In this paper, we have presented a binary descriptor and keypoint detector for point clouds, and more specifically, for 3D vision applications that require an efficient and low-cost processing. Our proposals can be easily integrated in any robot vision application (see Fig. 12).

Fig. 12
figure 12

Flowchart that shows how to use the techniques described in this paper

To assess the performance of our proposals, we selected a well-known evaluation benchmark that includes different datasets, and we compared our methods against the state-of-the-art techniques implemented in the PCL library. The results show that both the SBP descriptor and the SBP keypoint detector perform similarly in terms of precision-recall and repeatability, respectively, to these well-known techniques. However, the methods here proposed are significantly better in computation time and memory footprint.
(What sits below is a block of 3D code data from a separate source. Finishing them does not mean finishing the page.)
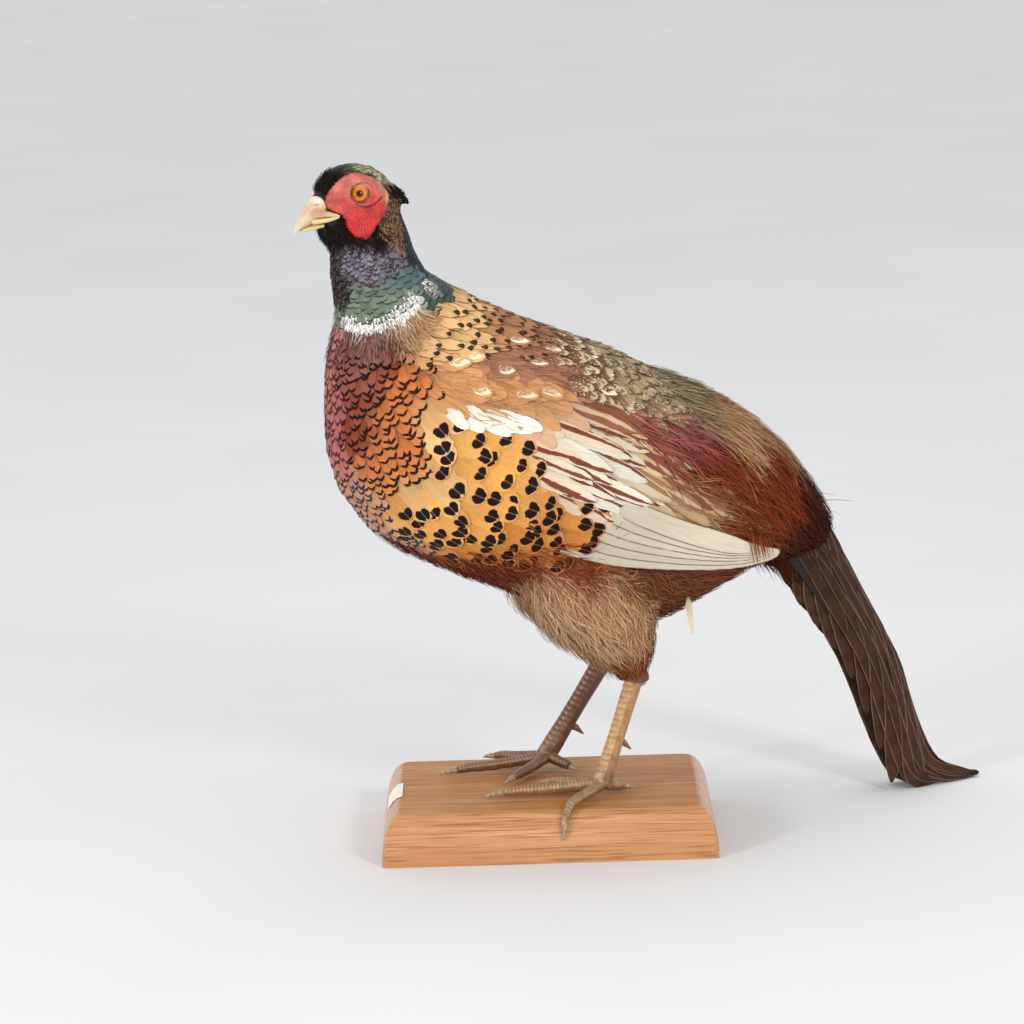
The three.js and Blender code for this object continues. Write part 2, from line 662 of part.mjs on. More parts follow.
// ---- tail ----
// Roof-shaped section: both slopes from the ridge to the hems, one wall thick.
function tailRing(s, grow) {
  const ring = [];
  const steps = 4;
  const roof = (inset, t) => {
    const depth = Math.abs(t);
    const bow = Math.sin((Math.PI / 2) * Math.min(1, depth * 1.15)) ** (1 - s.bulge);
    const reach = depth ** 1.15;
    const x = mix(s.ux, s.lx, reach);
    const z = mix(s.uz, s.lz, reach);
    const length = Math.hypot(s.lx - s.ux, s.lz - s.uz);
    const wall = inset * Math.min(1, s.half / 9);
    const nx = ((s.lx - s.ux) / length) * wall;
    const nz = ((s.lz - s.uz) / length) * wall;
    const wide = Math.sign(t) * Math.max(0, s.half * bow - wall * 0.75 * (1 - depth * 0.35));
    return point(x + nx * (1 - depth), wide, z + nz * (1 - depth));
  };
  for (let k = -steps; k <= steps; k++) ring.push(roof(-grow, k / steps));
  for (let k = steps; k >= -steps; k--) ring.push(roof(TAIL_WALL + grow, k / steps));
  return ring;
}

const tail = (grow) => skin(TAIL.map((s) => tailRing(s, grow)));

// ---- assembly ----
// A piece without its neighbours' room; crumbs that the cuts leave loose are dropped.
function less(body, ...others) {
  const bodies = others.reduce((rest, other) => rest.subtract(other), body).decompose();
  return bodies.reduce((a, b) => (a.volume() > b.volume() ? a : b));
}
// The room a piece needs in its neighbour: the piece itself and the clearance round it.
const room = (make) => make(GAP);

const bird = new THREE.Group();
bird.name = "pheasant";
bird.position.set(BIRD_X, BIRD_Y, 0);
bird.rotation.z = rad(BIRD_TURN);

const feet = [["left", LEFT_FOOT, true], ["right", RIGHT_FOOT, false]];
const upperBill = (grow) => billLoft(UPPER_BILL, grow);
const lowerBill = (grow) => billLoft(LOWER_BILL, grow);
const bills = [room(upperBill), room(lowerBill)];
const skull = loft(drawBack(headRows, false, GAP), 16);
const cutFromHead = [...bills];
const cutFromTrunk = [room(tail), room((grow) => loft(neckRows, 16, grow))];
for (const [name, foot, left] of feet) {
  const eye = (grow) => eyeBall(left, grow);
  const skinPatch = (grow) => wattle(left, grow);
  const tuft = (grow) => earTuft(left, grow);
  const wing = (grow) => wingSlab(left, grow);
  const flight = (grow) => flightSlab(left, grow);
  const leg = (grow) => shank(foot, grow);
  const hip = (grow) => thigh(foot, left, grow);
  cutFromHead.push(room(skinPatch), room(tuft), room(eye));
  cutFromTrunk.push(room(wing), wing(0), room(hip));
  bird.add(meshOf(`eye_${name}`, eye(0), GLASS));
  bird.add(meshOf(`wattle_${name}`, less(skinPatch(0), room(eye), ...bills), WATTLE));
  bird.add(meshOf(`ear_tuft_${name}`, less(tuft(0), room(skinPatch)), HEAD_DARK));
  bird.add(meshOf(`wing_${name}`, less(wing(0), room(flight)), WING_TAN));
  bird.add(meshOf(`flight_feathers_${name}`, flight(0), FLIGHT_CREAM));
  bird.add(meshOf(`thigh_${name}`, less(hip(0), room(leg), room(wing), room(flight)), THIGH_BUFF));
  bird.add(meshOf(`shank_${name}`, leg(0), SCALES));
  bird.add(meshOf(`spur_${name}`, less(spur(foot, 0), room(leg)), DARK_HORN));
  const done = [room(leg)];
  for (const toeName of Object.keys(foot.toes)) {
    const digit = (grow) => toe(foot, toeName, grow);
    bird.add(meshOf(`toe_${toeName}_${name}`, less(digit(0), ...done), SCALES));
    bird.add(meshOf(`claw_${toeName}_${name}`, less(claw(foot, toeName, 0), room(digit)), DARK_HORN));
    done.push(room(digit));
  }
}
bird.add(meshOf("head", less(skull, ...cutFromHead), HEAD_DARK));
bird.add(meshOf("bill_upper", upperBill(0), HORN));
bird.add(meshOf("bill_lower", less(lowerBill(0), room(upperBill)), HORN));
bird.add(meshOf("neck", less(loft(neckRows, 16), ...cutFromHead), NECK_GREEN));
bird.add(meshOf("trunk", less(loft(bodyRows, 22), ...cutFromTrunk), CHESTNUT));
bird.add(meshOf("tail", tail(0), TAIL_BROWN));

const group = new THREE.Group();
group.name = "taxidermy_pheasant";
group.add(bird);
group.add(meshOf("base_board", baseBoard(), WOOD));
group.add(meshOf("blank_label", label(), PAPER));

export default group;
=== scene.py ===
import math

import bpy
import numpy as np
from mathutils import Matrix, Vector
from mathutils.bvhtree import BVHTree
from mathutils.kdtree import KDTree


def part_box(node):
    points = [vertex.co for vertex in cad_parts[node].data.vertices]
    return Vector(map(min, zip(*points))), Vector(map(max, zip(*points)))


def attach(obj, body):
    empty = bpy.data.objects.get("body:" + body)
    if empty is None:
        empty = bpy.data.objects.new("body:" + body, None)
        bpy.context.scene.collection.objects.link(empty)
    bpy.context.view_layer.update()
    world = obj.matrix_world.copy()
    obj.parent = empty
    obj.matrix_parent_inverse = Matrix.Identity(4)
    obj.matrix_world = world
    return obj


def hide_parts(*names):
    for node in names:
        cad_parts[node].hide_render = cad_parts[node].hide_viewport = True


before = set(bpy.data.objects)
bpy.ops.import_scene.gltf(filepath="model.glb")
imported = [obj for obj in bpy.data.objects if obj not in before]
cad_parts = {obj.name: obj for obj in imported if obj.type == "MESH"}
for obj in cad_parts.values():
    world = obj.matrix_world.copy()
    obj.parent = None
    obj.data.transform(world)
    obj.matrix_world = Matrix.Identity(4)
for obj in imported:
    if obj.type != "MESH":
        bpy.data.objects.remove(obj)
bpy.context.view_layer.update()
mm = 0.001
rng = np.random.default_rng(11)

# The bird stands turned on its base and holds its head turned further to its left.
# Places on the bird are in millimetres, in its own frame: x towards the tail, y to its right, z up.
bird = dict(x=17, y=5, turn=21, headTurn=6, headPivot=-122)


def turnedBy(points, degrees):
    a = math.radians(degrees)
    x, y, z = np.moveaxis(np.asarray(points, float), -1, 0)
    return np.stack([x * math.cos(a) - y * math.sin(a), x * math.sin(a) + y * math.cos(a), z], -1)


def headToBird(points):
    return turnedBy(points, bird["headTurn"]) + (bird["headPivot"], 0, 0)


def birdToHead(points):
    return turnedBy(np.asarray(points, float) - (bird["headPivot"], 0, 0), -bird["headTurn"])


def toWorld(points):
    return (turnedBy(points, bird["turn"]) + (bird["x"], bird["y"], 0)) * mm


def toBird(points):
    return turnedBy(np.asarray(points, float) / mm - (bird["x"], bird["y"], 0), -bird["turn"])


def directionToWorld(vectors):
    return turnedBy(vectors, bird["turn"])


def unit(vectors):
    return vectors / np.maximum(np.linalg.norm(vectors, axis=-1, keepdims=True), 1e-12)


def linear(code):  # an sRGB hex code as linear red, green, blue and alpha
    parts = [int(code[i:i + 2], 16) / 255 for i in (1, 3, 5)]
    return [c / 12.92 if c <= 0.04045 else ((c + 0.055) / 1.055) ** 2.4 for c in parts] + [1]


# ---- camera, floor and light

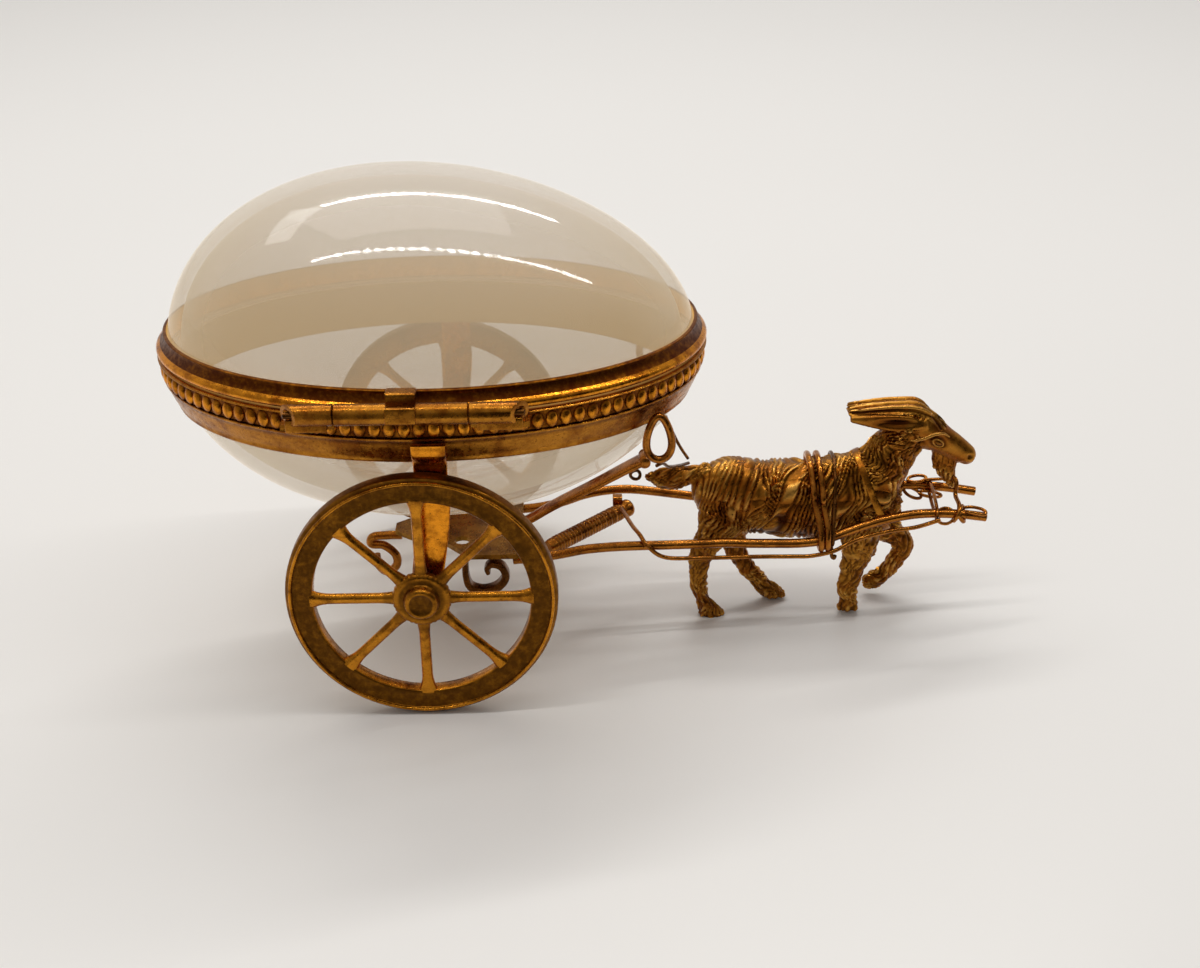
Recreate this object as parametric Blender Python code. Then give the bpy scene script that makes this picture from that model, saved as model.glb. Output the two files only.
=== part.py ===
"""An egg-shaped box of milk glass in gilt-metal mounts, built as a two-wheeled cart that a cast goat draws.

Metres, +Z up, +X from the egg's blunt end to the goat. The lid is hinged along the near side (-Y).
The cart is drawn with the egg's middle at X = 0. Last of all, the root is moved so that the
origin is the middle of the footprint, on the floor.
"""

import math

import bmesh
import bpy
from mathutils import Vector

MM = 0.001

# Glass egg: an ellipsoid cut at the seam, drawn in towards its front end
EGG_HALF_LENGTH = 40.4 * MM
EGG_HALF_WIDTH = 26.8 * MM
LID_RISE = 26.6 * MM
BOWL_DEPTH = 27.4 * MM
LID_TAPER = 0.11
BOWL_TAPER = 0.03
GLASS_WALL = 2.0 * MM

# Mounts round the two rims, all measured from the glass and from the seam
SEAM_GAP = 0.3 * MM
MOUNT_FIT = 0.25 * MM
MOUNT_EDGE = 0.4 * MM
LID_MOUNT_HEIGHT = 3.6 * MM
LID_MOUNT_SWELL = 1.75 * MM
MOULDING_HEIGHT = 0.6 * MM
MOULDING_SWELL = 1.75 * MM
BEAD_ROW_HEIGHT = 2.9 * MM
BEAD_COUNT = 104
BEAD_SEAT = 0.75 * MM
BEAD_SWELL = 1.7 * MM
BEAD_VALLEY = 0.9 * MM
PIECE_GAP = 0.15 * MM
BAND_HEIGHT = 4.3 * MM
BAND_SWELL = 1.5 * MM
BAND_FOOT = 1.0 * MM

# Hinge on the near side
BARREL_RADIUS = 1.55 * MM
BARREL_LIFT = 1.45 * MM
BARREL_CLEARANCE = 0.3 * MM
KNUCKLE_REAR_LENGTH = 7.5 * MM
KNUCKLE_MIDDLE_LENGTH = 18.4 * MM
KNUCKLE_FRONT_LENGTH = 8.2 * MM
KNUCKLE_GAP = 0.3 * MM
HINGE_REAR_END = -19.0 * MM
PIN_RADIUS = 0.5 * MM
PIN_CLEARANCE = 0.2 * MM
PIN_RECESS = 0.5 * MM
LEAF_THICKNESS = 0.8 * MM
STOP_LUG_WIDTH = 4.2 * MM
STOP_LUG_HEIGHT = 1.5 * MM

# Wheels and axle
WHEEL_RADIUS = 20.0 * MM
RIM_WIDTH = 4.0 * MM
RIM_DEPTH = 2.2 * MM
SPOKE_COUNT = 8
SPOKE_HALF_WIDTH = 0.8 * MM
SPOKE_FLARE = 1.35 * MM
SPOKE_HALF_DEPTH = 0.6 * MM
HUB_FLANGE_RADIUS = 4.0 * MM
HUB_BOSS_RADIUS = 2.4 * MM
HUB_BACK_RADIUS = 2.6 * MM
HUB_LENGTH = 5.3 * MM
HUB_BEHIND_RIM = 0.7 * MM
HUB_CAP = 1.2 * MM
RIM_SIDES = 32
AXLE_RADIUS = 0.9 * MM
AXLE_CLEARANCE = 0.2 * MM
AXLE_X = -1.0 * MM
BAND_TO_WHEEL = 0.3 * MM
BOWL_TO_AXLE = 0.4 * MM

# Underframe
STRAP_WIDTH = 5.4 * MM
STRAP_THICKNESS = 0.8 * MM
STRAP_X = 1.2 * MM
PLATE_THICKNESS = 0.8 * MM
PLATE_HALF_WIDTH = 9.8 * MM
PLATE_FRONT = 12.6 * MM
PLATE_REAR = -8.0 * MM
PLATE_BELOW_AXLE = 4.4 * MM
PLATE_HOLE_RADIUS = 1.3 * MM
HOOK_WIRE = 0.55 * MM
ARM_WIDTH = 3.2 * MM
ARM_REACH = 32.6 * MM
ARM_BELOW_SEAM = 21.4 * MM
ARM_KNOB_RADIUS = 0.95 * MM
RING_RADIUS = 0.78 * MM
RING_BELOW_ARM = 0.37 * MM
BLOCK_LENGTH = 3.0 * MM
BLOCK_WIDTH = 10.0 * MM
SCROLL_WIDTH = 2.2 * MM

# Shafts and harness
SHAFT_RADIUS = 0.75 * MM
SHAFT_ROOT = 11.4 * MM
SHAFT_REACH = 75.8 * MM
SHAFT_ROOT_SPREAD = 8.4 * MM
CROSSBAR_RADIUS = 1.35 * MM
TRACE_RADIUS = 0.35 * MM
BAND_WIRE = 0.5 * MM
GIRTH_WIRE = 0.3 * MM
COLLAR_WIRE = 0.45 * MM
TIE_WIRE = 0.4 * MM
REIN_WIRE = 0.28 * MM
LOOP_WIRE = 0.62 * MM
LOOP_HEIGHT = 7.0 * MM
LOOP_WIDTH = 4.2 * MM
LOOP_X = 34.2 * MM

# Goat and harness, drawn in units of which 45 make the goat's length from rump to muzzle
GOAT_LENGTH = 45.0 * MM
GOAT_UNITS = 45.0
UNIT = GOAT_LENGTH / GOAT_UNITS
HOOF_ON_DRAWING = 43.0
HOOF_SHARE = 0.4169
HOOF_X = SHAFT_ROOT + HOOF_SHARE * SHAFT_REACH
RING_ON_DRAWING = 31.1
GOAT_FACES = 1900
GOAT_VOXEL = 0.45 * MM

AROUND = 32

# The bowl clears the axle, and the wheels' tops stay below the flat band
AXLE_HEIGHT = WHEEL_RADIUS
MOUNT_STACK = SEAM_GAP / 2 + MOULDING_HEIGHT + BEAD_ROW_HEIGHT + BAND_HEIGHT
SEAM = max(
    AXLE_HEIGHT + AXLE_RADIUS + BOWL_TO_AXLE + BOWL_DEPTH,
    2 * WHEEL_RADIUS + MOUNT_STACK,
)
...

The proven efficiency of the SBP methods makes them the ideal choice for real-time applications and systems with low computational requirements. For example, robot vision tasks that must be run in a robot with a single processor might greatly benefit from these efficient approaches based on binary values. However, if these computational aspects are of no concern, and based on the results obtained, modern approaches based on Deep Learning should also be considered as alternative solutions.

Additionally, the work here presented could be extended in the future to use color information, for example, by encoding and binarizing the mean color of the points in one bin of the 3D grid. This type of extension should provide better descriptiveness to improve the matching capabilities of the SBP descriptor.